> [Aim]
Using the data below, output the first line and every line after it up to and including the line containing "return sum(value > 0 for value in crest)", exactly as written and with nothing added.

** Begin Given data **

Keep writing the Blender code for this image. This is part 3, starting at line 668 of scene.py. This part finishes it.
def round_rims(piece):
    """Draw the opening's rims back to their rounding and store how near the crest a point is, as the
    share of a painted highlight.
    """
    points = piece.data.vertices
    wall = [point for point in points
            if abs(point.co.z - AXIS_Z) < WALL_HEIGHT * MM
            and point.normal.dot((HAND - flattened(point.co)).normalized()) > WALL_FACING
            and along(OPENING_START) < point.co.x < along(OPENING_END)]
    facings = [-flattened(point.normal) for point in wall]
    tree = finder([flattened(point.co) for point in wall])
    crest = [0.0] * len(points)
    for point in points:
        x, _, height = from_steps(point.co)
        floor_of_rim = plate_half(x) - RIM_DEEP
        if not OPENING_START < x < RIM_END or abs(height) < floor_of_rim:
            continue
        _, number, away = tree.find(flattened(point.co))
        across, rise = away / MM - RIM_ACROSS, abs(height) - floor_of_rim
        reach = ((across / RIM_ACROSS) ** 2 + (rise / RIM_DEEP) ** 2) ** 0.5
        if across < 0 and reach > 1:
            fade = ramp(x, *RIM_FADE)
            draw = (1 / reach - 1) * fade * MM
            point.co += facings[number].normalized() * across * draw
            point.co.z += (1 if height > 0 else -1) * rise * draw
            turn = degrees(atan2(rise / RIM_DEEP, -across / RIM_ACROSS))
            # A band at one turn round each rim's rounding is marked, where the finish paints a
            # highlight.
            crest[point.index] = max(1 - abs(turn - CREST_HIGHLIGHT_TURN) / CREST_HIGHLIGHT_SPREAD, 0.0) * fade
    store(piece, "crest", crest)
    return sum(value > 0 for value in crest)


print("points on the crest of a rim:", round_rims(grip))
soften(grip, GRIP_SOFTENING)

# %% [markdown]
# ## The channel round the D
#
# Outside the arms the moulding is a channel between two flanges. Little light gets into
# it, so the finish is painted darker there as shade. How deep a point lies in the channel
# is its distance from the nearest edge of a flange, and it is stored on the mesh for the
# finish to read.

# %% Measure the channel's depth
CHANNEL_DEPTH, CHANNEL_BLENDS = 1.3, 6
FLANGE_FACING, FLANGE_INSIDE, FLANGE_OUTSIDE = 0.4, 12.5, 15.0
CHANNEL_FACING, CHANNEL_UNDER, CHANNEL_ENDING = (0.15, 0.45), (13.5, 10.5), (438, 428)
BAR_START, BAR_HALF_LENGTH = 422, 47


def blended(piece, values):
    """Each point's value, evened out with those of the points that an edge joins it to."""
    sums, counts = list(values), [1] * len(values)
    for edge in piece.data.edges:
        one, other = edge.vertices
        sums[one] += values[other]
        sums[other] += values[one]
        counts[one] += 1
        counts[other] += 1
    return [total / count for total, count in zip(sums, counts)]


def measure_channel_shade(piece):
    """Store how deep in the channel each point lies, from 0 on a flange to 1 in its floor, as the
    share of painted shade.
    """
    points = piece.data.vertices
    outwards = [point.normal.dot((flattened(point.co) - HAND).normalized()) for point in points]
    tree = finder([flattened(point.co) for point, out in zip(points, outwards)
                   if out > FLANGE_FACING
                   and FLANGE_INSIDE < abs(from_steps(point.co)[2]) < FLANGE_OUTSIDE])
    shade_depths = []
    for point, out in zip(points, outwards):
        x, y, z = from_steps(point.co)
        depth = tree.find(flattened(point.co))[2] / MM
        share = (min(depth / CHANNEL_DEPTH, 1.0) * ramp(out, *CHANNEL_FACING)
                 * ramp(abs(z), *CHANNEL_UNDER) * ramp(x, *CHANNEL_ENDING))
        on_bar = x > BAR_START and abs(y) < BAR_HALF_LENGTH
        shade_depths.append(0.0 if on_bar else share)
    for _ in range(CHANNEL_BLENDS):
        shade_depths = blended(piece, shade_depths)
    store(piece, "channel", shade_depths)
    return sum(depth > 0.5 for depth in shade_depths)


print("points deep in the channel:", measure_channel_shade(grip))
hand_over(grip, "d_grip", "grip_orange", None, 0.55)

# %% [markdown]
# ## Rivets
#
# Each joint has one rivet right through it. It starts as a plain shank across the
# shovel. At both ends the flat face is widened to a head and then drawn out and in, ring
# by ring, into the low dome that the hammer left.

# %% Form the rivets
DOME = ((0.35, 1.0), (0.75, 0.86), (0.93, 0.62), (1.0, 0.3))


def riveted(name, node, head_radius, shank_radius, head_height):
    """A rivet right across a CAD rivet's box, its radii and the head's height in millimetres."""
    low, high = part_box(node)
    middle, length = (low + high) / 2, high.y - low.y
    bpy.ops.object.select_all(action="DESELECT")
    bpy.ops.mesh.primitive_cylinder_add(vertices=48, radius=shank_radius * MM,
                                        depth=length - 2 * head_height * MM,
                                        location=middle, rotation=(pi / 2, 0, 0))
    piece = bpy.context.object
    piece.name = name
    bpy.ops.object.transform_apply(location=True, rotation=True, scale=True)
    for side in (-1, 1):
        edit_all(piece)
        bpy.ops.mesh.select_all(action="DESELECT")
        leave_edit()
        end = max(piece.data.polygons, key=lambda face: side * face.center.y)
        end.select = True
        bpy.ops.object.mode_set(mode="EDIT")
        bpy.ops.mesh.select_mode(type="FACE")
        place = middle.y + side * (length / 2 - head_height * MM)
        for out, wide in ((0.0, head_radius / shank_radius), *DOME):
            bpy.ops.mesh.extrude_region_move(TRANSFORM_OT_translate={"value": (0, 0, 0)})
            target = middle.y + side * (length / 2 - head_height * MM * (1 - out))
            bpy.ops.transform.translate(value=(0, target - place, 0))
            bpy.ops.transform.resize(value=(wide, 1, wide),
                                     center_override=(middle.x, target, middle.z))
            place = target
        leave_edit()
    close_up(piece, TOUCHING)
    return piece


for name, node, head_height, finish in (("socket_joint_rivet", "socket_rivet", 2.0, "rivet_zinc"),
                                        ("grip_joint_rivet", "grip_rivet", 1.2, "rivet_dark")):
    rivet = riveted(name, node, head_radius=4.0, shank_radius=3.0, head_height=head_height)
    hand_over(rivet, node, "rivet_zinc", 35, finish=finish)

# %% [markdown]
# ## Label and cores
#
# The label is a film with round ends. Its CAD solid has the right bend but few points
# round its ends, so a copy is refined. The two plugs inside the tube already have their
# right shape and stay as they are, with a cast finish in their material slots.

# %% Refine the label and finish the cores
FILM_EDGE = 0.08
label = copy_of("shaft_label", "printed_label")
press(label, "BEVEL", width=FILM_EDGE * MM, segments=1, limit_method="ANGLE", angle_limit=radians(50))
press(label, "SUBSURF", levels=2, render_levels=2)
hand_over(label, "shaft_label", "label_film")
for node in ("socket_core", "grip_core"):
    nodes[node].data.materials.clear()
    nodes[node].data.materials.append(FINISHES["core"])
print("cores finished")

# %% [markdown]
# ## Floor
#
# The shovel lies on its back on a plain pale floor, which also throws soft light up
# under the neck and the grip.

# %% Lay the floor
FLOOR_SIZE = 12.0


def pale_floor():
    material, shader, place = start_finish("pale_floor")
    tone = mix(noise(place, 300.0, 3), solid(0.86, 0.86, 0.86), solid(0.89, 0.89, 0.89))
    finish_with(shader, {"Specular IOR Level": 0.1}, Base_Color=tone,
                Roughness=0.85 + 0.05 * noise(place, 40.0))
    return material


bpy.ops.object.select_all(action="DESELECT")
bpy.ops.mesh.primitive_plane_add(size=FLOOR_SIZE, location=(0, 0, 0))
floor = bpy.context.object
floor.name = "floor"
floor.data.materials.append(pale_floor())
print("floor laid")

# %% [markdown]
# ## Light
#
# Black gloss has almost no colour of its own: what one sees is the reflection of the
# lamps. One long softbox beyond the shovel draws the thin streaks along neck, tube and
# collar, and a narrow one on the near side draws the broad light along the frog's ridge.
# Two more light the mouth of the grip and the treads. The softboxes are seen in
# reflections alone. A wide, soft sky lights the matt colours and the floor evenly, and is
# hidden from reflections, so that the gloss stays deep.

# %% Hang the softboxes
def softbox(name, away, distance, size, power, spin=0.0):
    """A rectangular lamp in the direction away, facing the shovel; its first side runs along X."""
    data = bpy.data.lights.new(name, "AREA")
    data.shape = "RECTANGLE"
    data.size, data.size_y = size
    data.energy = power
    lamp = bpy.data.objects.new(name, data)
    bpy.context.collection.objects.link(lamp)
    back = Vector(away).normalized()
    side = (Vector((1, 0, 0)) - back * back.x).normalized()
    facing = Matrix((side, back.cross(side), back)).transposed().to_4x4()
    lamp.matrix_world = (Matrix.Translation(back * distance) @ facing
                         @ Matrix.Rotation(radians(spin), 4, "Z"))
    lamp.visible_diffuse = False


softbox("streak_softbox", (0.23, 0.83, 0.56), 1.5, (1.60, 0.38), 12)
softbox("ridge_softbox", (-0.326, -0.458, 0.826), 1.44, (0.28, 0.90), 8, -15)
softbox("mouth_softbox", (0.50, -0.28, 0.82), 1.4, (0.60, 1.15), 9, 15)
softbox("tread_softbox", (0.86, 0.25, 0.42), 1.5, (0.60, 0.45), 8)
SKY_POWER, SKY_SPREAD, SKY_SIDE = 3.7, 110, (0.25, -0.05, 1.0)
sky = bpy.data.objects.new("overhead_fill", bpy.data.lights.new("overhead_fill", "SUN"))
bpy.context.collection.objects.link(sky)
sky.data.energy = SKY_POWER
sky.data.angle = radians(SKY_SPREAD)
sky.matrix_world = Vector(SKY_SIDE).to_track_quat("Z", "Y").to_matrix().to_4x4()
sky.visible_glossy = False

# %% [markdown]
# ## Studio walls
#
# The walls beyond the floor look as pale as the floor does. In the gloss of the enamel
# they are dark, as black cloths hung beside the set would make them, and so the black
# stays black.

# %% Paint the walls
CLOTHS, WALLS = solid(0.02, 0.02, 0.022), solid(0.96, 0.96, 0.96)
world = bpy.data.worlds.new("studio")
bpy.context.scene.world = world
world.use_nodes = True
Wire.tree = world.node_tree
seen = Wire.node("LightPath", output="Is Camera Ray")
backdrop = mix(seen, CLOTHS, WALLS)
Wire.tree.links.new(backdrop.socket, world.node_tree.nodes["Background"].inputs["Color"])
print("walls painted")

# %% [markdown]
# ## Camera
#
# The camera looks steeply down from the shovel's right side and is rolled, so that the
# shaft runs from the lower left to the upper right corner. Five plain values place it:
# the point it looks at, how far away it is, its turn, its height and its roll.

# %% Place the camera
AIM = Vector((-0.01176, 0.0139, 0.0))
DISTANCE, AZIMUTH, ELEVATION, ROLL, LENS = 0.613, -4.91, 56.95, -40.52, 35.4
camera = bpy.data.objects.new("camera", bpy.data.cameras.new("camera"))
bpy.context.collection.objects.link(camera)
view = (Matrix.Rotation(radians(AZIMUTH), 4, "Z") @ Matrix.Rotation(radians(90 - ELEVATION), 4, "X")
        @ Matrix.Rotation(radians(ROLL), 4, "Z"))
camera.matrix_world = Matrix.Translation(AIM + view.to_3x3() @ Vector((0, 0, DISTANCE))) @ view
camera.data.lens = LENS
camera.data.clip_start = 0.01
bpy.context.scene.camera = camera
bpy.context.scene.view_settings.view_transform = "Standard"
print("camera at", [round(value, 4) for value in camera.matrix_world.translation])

** End Given data **

> [Task output]
Keep writing the Blender code for this image. This is part 3, starting at line 668 of scene.py. This part finishes it.
def round_rims(piece):
    """Draw the opening's rims back to their rounding and store how near the crest a point is, as the
    share of a painted highlight.
    """
    points = piece.data.vertices
    wall = [point for point in points
            if abs(point.co.z - AXIS_Z) < WALL_HEIGHT * MM
            and point.normal.dot((HAND - flattened(point.co)).normalized()) > WALL_FACING
            and along(OPENING_START) < point.co.x < along(OPENING_END)]
    facings = [-flattened(point.normal) for point in wall]
    tree = finder([flattened(point.co) for point in wall])
    crest = [0.0] * len(points)
    for point in points:
        x, _, height = from_steps(point.co)
        floor_of_rim = plate_half(x) - RIM_DEEP
        if not OPENING_START < x < RIM_END or abs(height) < floor_of_rim:
            continue
        _, number, away = tree.find(flattened(point.co))
        across, rise = away / MM - RIM_ACROSS, abs(height) - floor_of_rim
        reach = ((across / RIM_ACROSS) ** 2 + (rise / RIM_DEEP) ** 2) ** 0.5
        if across < 0 and reach > 1:
            fade = ramp(x, *RIM_FADE)
            draw = (1 / reach - 1) * fade * MM
            point.co += facings[number].normalized() * across * draw
            point.co.z += (1 if height > 0 else -1) * rise * draw
            turn = degrees(atan2(rise / RIM_DEEP, -across / RIM_ACROSS))
            # A band at one turn round each rim's rounding is marked, where the finish paints a
            # highlight.
            crest[point.index] = max(1 - abs(turn - CREST_HIGHLIGHT_TURN) / CREST_HIGHLIGHT_SPREAD, 0.0) * fade
    store(piece, "crest", crest)
    return sum(value > 0 for value in crest)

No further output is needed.